O diretor estadual da Diversidade Sexua do Rio Grande do Sul, Daniel Silva Morethson, revelou que hoje existe uma coordenadoria sem orçamento, mas que procura avançar em políticas púbicas. “Conta com seis pessoas. Viemos avançando, plantando uma semente. Sempre debatemos e de fato agora nós fazemos políticas públicas”, disse. Morethson destacou os avanços como a criação da delegacia de combate à intolerância, o decreto que cria a rede de proteção, com pacto em cidadania, fazendo com que os municípios adiram às políticas públicas e também esclarecendo que o Rio Grande é o primeiro estado a criar cotas para a população de travestis e transexuais no serviço público.

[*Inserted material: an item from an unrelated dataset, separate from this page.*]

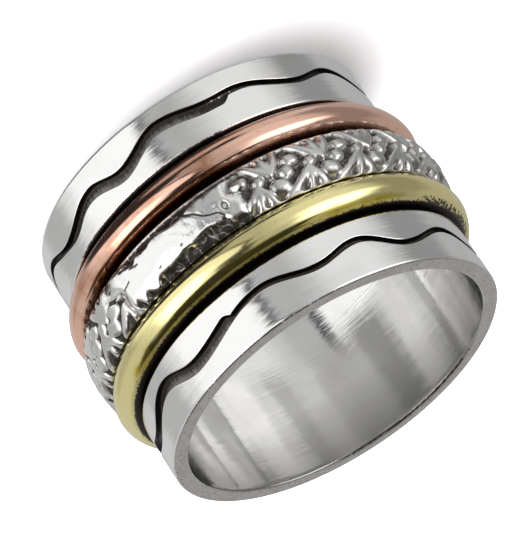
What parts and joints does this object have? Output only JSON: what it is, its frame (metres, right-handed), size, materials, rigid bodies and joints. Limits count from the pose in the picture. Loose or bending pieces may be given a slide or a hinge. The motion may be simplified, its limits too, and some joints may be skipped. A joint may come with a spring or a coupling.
{
  "type": "spinner ring",
  "caption": "Wide silver finger ring with two raised, wavy-grooved collars and loose copper, patterned silver and brass rings that turn in the channel between them.",
  "frame": {"origin": "centre of the finger hole in the lower rim face, the face that the ring rests on", "axes": "+Z along the finger hole from the lower rim, beside the copper spinner, to the upper rim, beside the brass spinner; -Y towards the side that the picture shows"},
  "size_m": [0.022, 0.0219, 0.0147],
  "materials": {
    "band_silver": "polished sterling silver with fine brushing round the ring, grooves blackened",
    "copper": "polished copper with darkened flanks",
    "patterned_silver": "polished high spots, blackened recesses",
    "brass": "polished pale brass with darkened flanks"
  },
  "bodies": {
    "band": {"band": "band_silver"},
    "copper_ring": {"copper_spinner": "copper"},
    "patterned_ring": {"patterned_spinner": "patterned_silver"},
    "brass_ring": {"brass_spinner": "brass"}
  },
  "joints": [
    {"name": "copper_spin", "type": "hinge", "parent": "band", "child": "copper_ring", "pos_m": [0, 0, 0.00465], "axis": [0, 0, 1], "continuous": true},
    {"name": "patterned_spin", "type": "hinge", "parent": "band", "child": "patterned_ring", "pos_m": [0, 0, 0.00738], "axis": [0, 0, 1], "continuous": true},
    {"name": "brass_spin", "type": "hinge", "parent": "band", "child": "brass_ring", "pos_m": [0, 0, 0.00995], "axis": [0, 0, 1], "continuous": true}
  ]
}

O conselheiro do Conselho Estadual de Promoção dos Direitos LGBT, Caio Klein, da ONG SOMOS, ressaltou que o atendimento à população Trans vai além do processo transexualizador. “Os Ambulatórios são espaços essenciais, mas é primordial a inclusão dessa população na Atenção Básica”, disse. Klein sugeriu habilitar novos ambulatórios no interior, fortalecer a políticas de saúde da população LGBT e estimular a criação de um protocolo de hormonização.
Mulher trans, de corpo político travesti, a vereadora Regininha do município Rio Grande, apontou avanços nos cuidados da saúde da população trans, mas destacou a necessidade de habilitação de mais hospitais para realização de procedimentos cirúrgicos, a garantia do atendimento permanente e a conclusão de todas as etapas do processo de transição. “Quando iniciamos o ambulatório municipal, em 2018, recebemos uma mulher Trans, do município de Vitória, que consulta no Hospital de Clínicas, e na fase final do tratamento recebeu a negativa da cirurgia e o que a levou a automutilação”, contou.
Já o coordenador técnico da ONG Aids no Rio Grande do Sul, Rubens Raffo, solicitou um olhar à população Trans idosa, com a criação de programas e políticas públicas para eles. “Não casas de apoio para essa população, muitas vezes obrigadas a regredir na sua identidade, negar a sua sexualidade, para serem aceitas em lares”, contou.
A audiência, conduzida pelo presidente da Comissão de Saúde e Meio Ambiente, Neri o Carteiro, contou ainda com a presença da deputada Luciana Genro.